Weyl Tensor Gravity propagation

[superbat]

I read Weyl tensor helps on propagating gravitational effects. Ricci is local depending on mass energy at that point and would vanish at other points. Weyl propogates the gravity effects (for example gravity at any point between Earth Moon is due to Weyl Tensor). I didn't quite get it mathematically. Why is Ricci local and Weyl somehow propagates gravity effects? I know basics like we can breaqk down Riemann curvature tensor in Ricci and Weyl and Einstein's Field equations have Ricci tensor.

 

[ShayanJ]

The Einstein's field equations in a vacuum are $R_{ab}-\frac 1 2 R g_{ab}=0$. Now if I take the trace of this equation(i.e. multiply it by $g^{cd}$ and contract indices and use $g^{ab}g_{ab}=n$ where n is the number of dimensions of the space-time, in this case n=4), I will get $R-2R=0 \Rightarrow R=0$. So the Einstein's field equations become $R_{ab}=0$. So in a vacuum, the Ricci curvature is zero but space-time may be still curved because the Riemann tensor may be non-zero.
Now if you take a look at this page, at the bottom you can find a decomposition of Riemann tensor into three components, one of which is the Weyl tensor and the other two are constructed somehow that become zero if $R_{ab}=0$ which is exactly the case in a vacuum. So the part that is responsible for keeping the Riemann tensor non-zero in a vacuum, seems to be the Weyl tensor.

 

[superbat]

Hey Thanks a lot for your reply.
I was thinking in terms of Rab(x0,y0,z0,t0) -1/2R(x0,y0,z0,t0)gab(x0,y0,z0,t0) = Tab(x0,y0,z0,t0) . So basically even if energy momentum tensor exists at x0,y0,z0,t0 it will create curvature at that point (sat Earth) but Weyl curvature coming out of this (since above equation will give us metric at x0,y0,z0,t0 which will give us riemann curvature tensor at x0,y0,z0,t0 which will give us weyl tensor) won't disappear even at other x,y,z,t between Earth moon or actually even at other far away places in universe. So what i see is Ricci(x0,y0,z0,t0) at that point produces curvature but disappears at other places in universe but Weyl doesn't disappear at other places in universe is that right? If yes can you show me how the equations predict the same as above

Thanks a lot

 

[ShayanJ]

can you show me how the equations predict the same as above

You surely know that $R_{ab}=0$ and $R_{ab}-\frac 1 2 R g_{ab} =\kappa T_{ab}$ are two different sets of differential equations and so have different solutions. So its not like finding the geometry of the spacetime in one go, unless you're dealing with a completely empty spacetime or a spacetime filled with matter somehow that you can associate a single SEM tensor field to it. In case the spacetime is partly empty and partly filled with matter with a definite SEM tensor field, people solve Einstein's equations for the two regions separately and attach them in the boundaries.

 

[superbat]

Ok,
Let me ask this.
Hypothetically spacetime is not empty.

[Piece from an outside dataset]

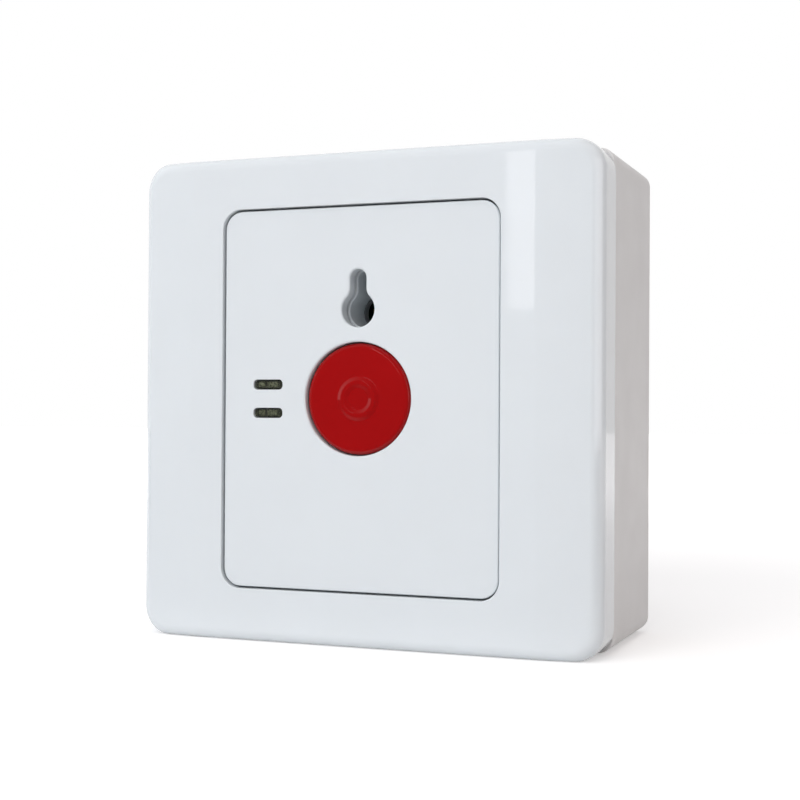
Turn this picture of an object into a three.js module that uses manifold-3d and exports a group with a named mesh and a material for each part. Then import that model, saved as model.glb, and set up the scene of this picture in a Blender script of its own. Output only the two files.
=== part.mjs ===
// Emergency call station: a red press-and-hold button with key release and two
// indicator lights, on a faceplate that closes a surface-mounted wall box.
//
// Millimetres. X runs right, Z up and Y into the wall, so the front faces -Y.
// The origin is the centre of the box's rear face, which lies on the wall.

import * as THREE from 'three';
import { mergeVertices } from 'three/addons/utils/BufferGeometryUtils.js';
import Module from 'manifold-3d';

const wasm = await Module();
wasm.setup();

// Clearances
const fitGap = 0.3; // between pieces that seat on or in each other
const buttonGap = 0.25; // around the button, in the panel and in its guide
const panelGap = 0.3; // around the centre panel, in the frame
const windowGap = 0.2; // around each indicator light, in its window
const pinGap = 0.1; // around the lever's pin
const root = 0.4; // how deep a rib, boss or leg is sunk into the wall it grows from

// Wall box
const boxSetback = 0.3; // its sides, inside the faceplate's
const wiringDepth = 8.04; // free behind the circuit board
const boxWall = 2.2;
const boxCorner = 3.5;
const boxRearEdge = 0.8;
const screwPitch = 60.3; // the two fixing screws of this size of wall device
const bossRadius = 5;
const bossRib = 3;
const cableEntry = { width: 22, height: 17, corner: 4, z: -17 };
const wallSlot = { length: 9, width: 4.6, x: 20, z: 29 };
const knockout = { width: 20, depth: 12, recess: 1.2 };

// Faceplate frame
const frameSize = 86;
const frameCorner = 5;
const frameEdge = 2.2; // radius of the rounded front edge
const frameSkirt = 10; // height of its sides
const frameWall = 1.9;
const frameFront = 2.2; // thickness of its front
const frameFall = 1.5; // how far the front drops back at its left and right edges
const frameLip = 0.35; // radius of the edge round the opening
const clipLength = 12;
const clipHeight = 0.8;
const clipReach = 0.7;

// Centre panel
const panelWidth = 51.2;
const panelHeight = 66.6;
const panelCorner = 3.2;
const panelThick = 2.6;
const panelRecess = 0.6; // below the frame's front
const panelEdge = 0.3; // chamfer round it
const holeFlare = 0.45; // rounded mouth of the button's hole
const panelBoss = { radius: 3, insetX: 5, insetZ: 4.5 }; // insets from the base plate's edges
const panelHook = { width: 6, thick: 1.2, reach: 0.9, z: 18 };

// Button and its plunger
const capRadius = 9.5;
const capHeight = 6;
const capWall = 1.5;
const capEdge = 0.9; // radius of its rim
const capRecess = 0.5; // its face, below the panel's front
const ringOuter = 3.7; // raised ring on its face
const ringInner = 2.2;
const ringHeight = 0.35;
const travel = 3.5;
const stemRadius = 3;
const stemSocketWall = 1.2;
const catchReach = 0.7; // how far the stem's catch stands out
const catchThick = 0.8;
const footCone = 2.5;
const footRadius = 1.2;
const springRadius = 5.2; // mean radius of the return spring
const springWire = 0.7;
const springTurns = 4;

// Mechanism housing
const tubeWall = 1.3;
const capFloorGap = 0.5; // left under the cap when it is pressed home
const basePlate = { corner: 2, thick: 1.6 };
const basePlateGap = 0.4; // to the panel's snap legs
const postRadius = 2.8;
const postInset = 3.5; // from the board's edges
const collarHeight = 1.2;
const collarWall = 0.9;

// Keyhole and the guide behind it
const keyBulb = 3.05; // radius of the round part
const keyNeck = 1.52; // half the width of the slot
const keyFillet = 2.1;
const keyTop = 22.44;
const keyCentre = 15.45;
const guideInset = 0.1; // the guide's hole is this much smaller all round
const guideGap = 0.9; // from the panel's rear to the guide
const guideWidth = 10;
const guideTop = 24.2;
const guideCorner = 2.5;

// Latch that holds the button down until a key lifts it
const latchWidth = 10;
const latchThick = 0.8;
const latchTravel = 1.5;
const latchFoot = -9;
const latchTop = 24.6;
const latchWindowEdge = 1.5; // metal left beside the key's window
const railWidth = 1.2;
const railLength = 2.4;
const railHook = 0.9;
const railZ = [-8, 9.6];
const latchSpringRadius = 1.5;
const latchSpringWire = 0.35;
const latchSpringTurns = 3;
const latchSpringLength = 3.1;
const springStopThick = 1.2;

// Micro switch with a hinged lever
const switchLength = 12.8;
const switchWidth = 5.8;
const switchHeight = 6.5;
const leverArm = 11.5; // from its pin to the stem's axis
const leverLength = 15;
const leverWidth = 3.2;
const leverThick = 0.4;
const leverRest = 22; // degrees up from the switch when the button is out
const barrelRadius = 0.8;
const pinRadius = 0.3;
const earThick = 0.6;
const pinOverhang = 1.1; // body past the lever's pin
const plungerArm = 4;
const plungerRadius = 0.6;
const plungerProud = 1.9; // above the switch's body when the button is out
const terminalWidth = 0.9;
const terminalThick = 0.5;
const terminalInset = 1.5;
const switchTerminals = [-11.2, -6.2, -1.2];

// Indicator lights
const lightX = -17.1;
const lightZ = 2.5;
const windowWidth = 5.65;
const windowHeight = 1.75;
const windowCorner = 0.6;
const lightRecess = 0.25;
const lightLength = 5.2;
const lightFlange = 0.4;
const lightFlangeThick = 1;
const lightLegPitch = 2.54;
const legSize = 0.5;
const lightBoss = { width: 8, height: 9.4, depth: 2.8 };

// Circuit board and what it carries
const board = { corner: 1.5, thick: 1.6 };
const boardScrewGap = 0.8; // its upper and lower edges, from the heads of the screws into the panel
const boardSetback = 0.5; // its sides, inside the base plate's
const legTail = 1; // solder side length of each leg
const resistor = { length: 6, radius: 1.1, pitch: 10, x: 9.5, z: [-9, -13.5] };
const blockPitch = 5;
const blockPoles = 4;
const blockEnd = 0.4; // extra plastic at each end of the block
const blockDepth = 8;
const blockHeight = 6.8;
const blockInset = 5; // from the board's upper edge to its middle
const blockFloor = 1;
const cageWidth = 3.2;
const cageHeight = 3.1;
const cageLength = 4.2;
const cageWall = 0.6;
const blockScrew = { head: 1.7, headThick: 0.9, shank: 0.9 };

// Screws and inserts
const smallScrew = { head: 2.2, headThick: 1.5, shank: 1.1, length: 7.5 };
const boardScrew = { head: 2.2, headThick: 1.5, shank: 1.1, length: 6.5 };
const mainScrew = { head: 3.8, headThick: 2.4, shank: 1.9, length: 16 };
const insertRadius = 3.4;
const insertLength = 8;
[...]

Only one planet exists and a vast empty universe.
So at that those points where planet exists we have Rab−1/2Rgab=κTab.
I want to know does the Ricci Tensor become zero at places other than where planet exists?
And does Weyl tensor not become zero at other points in spacetime? and so ends up curving other areas in universe as a consequence of that one planet.
is that fair to say?
I am sorry I am new to GR please bear with me.

Thank You

 

[ShayanJ]

Ok,
Let me ask this.
Hypothetically spacetime is not empty. Only one planet exists and a vast empty universe.
So at that those points where planet exists we have Rab−1/2Rgab=κTab.
I want to know does the Ricci Tensor become zero at places other than where planet exists?
And does Weyl tensor not become zero at other points in spacetime? and so ends up curving other areas in universe as a consequence of that one planet.
is that fair to say?
I am sorry I am new to GR please bear with me.

Thank You

That's what I said in my first reply!
In a vacuum, the Einstein's Field Equations become $R_{ab}=0$ whether or not there is any matter somewhere else. But if there is some matter somewhere else, then the Weyl tensor will be non-zero.
So inside the planet, both Ricci and Weyl tensors are non-zero. But outside it, in the vacuum, only the Weyl tensor is non-zero.

EDIT: There is at least one situation where a vacuum part of spacetime is flat although there is some matter somewhere else. Inside a spherical shell of mass, spacetime is flat!

 

[superbat]

Thanks a lot man!
So now if we take a very simple single planet hypothetical situation.
How difficult will it be to come up with Riemann Ricci and Weyl tensors?
if we assume simplest of conditions can we come up to a solution?
Ricci Tensor - I want to see equations which are function of space-time coordinates which become 0 outside planet .
Weyl Tensor - I want to see equations which are function of space-time coordinates which are nonzero outside planet .

We can assume things which will make it very simple to solve.

Can you guide me through this process mathematically. Will be very kind of you.

Thanks a lot!

 

[ShayanJ]

Any introductory textbook on GR will definitely contain the calculations you want. Simply look up for Schwarzschild solution!

 

[superbat]

Ok
Thanks a lot!